A somewhat more intriguing figure than Shleifer in the Russia Project is economist Lawrence Summers, Shleifer’s mentor and old friend, who taught him as an undergraduate; sent him to the Massachusetts Institute of Technology to train; took him to Lithuania to practice country-doctoring;  brought him back from the University of Chicago to teach at Harvard; helped put him in the Russia job; oversaw, as an increasingly senior Treasury Department official, Shleifer’s efforts in Moscow; and, once he returned to Harvard as president, defended his protégé.
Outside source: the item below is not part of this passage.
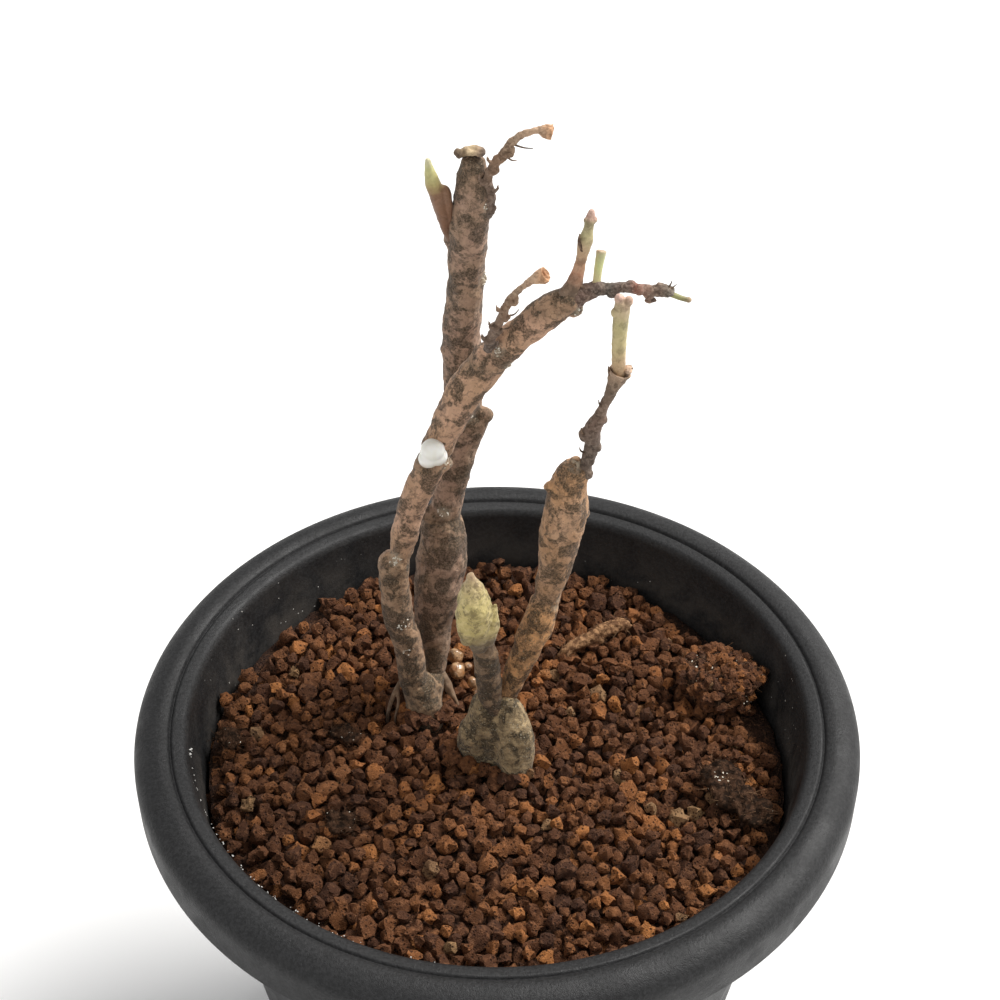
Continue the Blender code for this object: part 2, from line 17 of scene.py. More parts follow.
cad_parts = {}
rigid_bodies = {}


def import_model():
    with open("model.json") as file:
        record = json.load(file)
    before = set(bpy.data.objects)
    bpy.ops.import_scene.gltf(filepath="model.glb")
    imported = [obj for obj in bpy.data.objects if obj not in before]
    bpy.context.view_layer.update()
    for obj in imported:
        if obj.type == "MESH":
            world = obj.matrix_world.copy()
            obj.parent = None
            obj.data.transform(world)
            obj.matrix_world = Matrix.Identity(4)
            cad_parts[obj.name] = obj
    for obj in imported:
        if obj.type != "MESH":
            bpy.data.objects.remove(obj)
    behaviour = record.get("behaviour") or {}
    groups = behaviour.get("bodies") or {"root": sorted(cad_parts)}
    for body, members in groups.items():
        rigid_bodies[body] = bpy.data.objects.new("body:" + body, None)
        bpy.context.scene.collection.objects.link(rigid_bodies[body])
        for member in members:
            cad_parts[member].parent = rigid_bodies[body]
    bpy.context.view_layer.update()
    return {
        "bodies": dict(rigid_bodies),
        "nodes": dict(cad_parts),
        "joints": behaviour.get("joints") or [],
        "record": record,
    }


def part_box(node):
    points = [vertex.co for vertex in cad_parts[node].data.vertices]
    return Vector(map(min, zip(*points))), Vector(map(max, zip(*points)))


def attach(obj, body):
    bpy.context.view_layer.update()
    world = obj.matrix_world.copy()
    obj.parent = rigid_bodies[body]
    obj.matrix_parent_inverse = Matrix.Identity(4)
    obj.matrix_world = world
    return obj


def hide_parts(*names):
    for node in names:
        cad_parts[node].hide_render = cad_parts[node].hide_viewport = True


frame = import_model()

MM = 0.001
print("CAD nodes:", len(frame["nodes"]))

# %% [markdown]
# ## Stage, light and camera
# A small plant is usually shown on a white table under a large soft light. One big lamp above and
# behind to the right models the stems and leaves dark gaps in the clay, a weak one in front on the
# left opens up the dark side, and the white world fills the rest. The camera looks down at about
# forty degrees, close to the pot, so the lens is a little longer than normal.

# %% Floor, lamps and world
POT_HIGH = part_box("pot")[1]
POT_HEIGHT = POT_HIGH.z
RIM_RADIUS = POT_HIGH.x


def new_object(name, mesh):
    """Links a mesh as an object at the origin."""
    made = bpy.data.objects.new(name, mesh)
    bpy.context.scene.collection.objects.link(made)
    return made


def soft_lamp(name, place, aim, size, power, colour=(1.0, 1.0, 1.0)):
    """A square area lamp that points at a place."""
    light = bpy.data.lights.new(name, "AREA")
    light.size = size
    light.energy = power
    light.color = colour
    lamp = new_object(name, light)
    lamp.location = place
    lamp.rotation_euler = (Vector(aim) - Vector(place)).to_track_quat("-Z", "Y").to_euler()
    return lamp


FLOOR_REACH = 3.0
floor_mesh = bpy.data.meshes.new("studio_floor")
corners = [(x * FLOOR_REACH, y * FLOOR_REACH, 0.0) for x, y in ((-1, -1), (1, -1), (1, 1), (-1, 1))]
floor_mesh.from_pydata(corners, [], [(0, 1, 2, 3)])
floor = new_object("studio_floor", floor_mesh)
paper = bpy.data.materials.new("studio_paper")
paper.use_nodes = True
paper.node_tree.nodes["Principled BSDF"].inputs["Base Color"].default_value = (0.93, 0.93, 0.93, 1)
paper.node_tree.nodes["Principled BSDF"].inputs["Roughness"].default_value = 0.9
floor.data.materials.append(paper)

AIM = (0.0, 0.0, 0.09)
soft_lamp("key_lamp", (0.78, 0.38, 1.22), AIM, 0.60, 29.0, (1.0, 0.985, 0.96))
soft_lamp("front_lamp", (-0.60, -0.80, 0.90), AIM, 0.90, 3.0)
world = bpy.data.worlds.new("white_tent")
bpy.context.scene.world = world
world.use_nodes = True
world.node_tree.nodes["Background"].inputs["Color"].default_value = (1.0, 1.0, 1.0, 1.0)
world.node_tree.nodes["Background"].inputs["Strength"].default_value = 0.42
bpy.context.scene.view_settings.view_transform = "Standard"
print("lamps: 2, floor reach in m:", FLOOR_REACH)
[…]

Friendship explains much of Summers’ role. A combination of patriotism, arrogance, marital hard times and plain bad judgment explains the rest. The Harvard president is in a world of woe. The likelihood that justice will be meted out to him on any separable basis is not great.  The Bad-News Train is bearing down on Larry Summers at 40 miles per hour.

So the really interesting figure in the Russia Project case is Harvard itself, meaning the university’s headquarters in Massachusetts Hall, the officials then in charge who in 2000 made the decisions to defend their young star, President Neil Rudenstine and Provost Harvey Fineberg;  and, of course, the 60-person Department of Economics itself.

Why not acknowledge obvious wrongdoing?  Why prefer intelligence to integrity? In the autumn, the venue of the Shleifer matter will shift to the inner councils of the Harvard faculty and to the economics profession. These are the questions they’ll be asking then.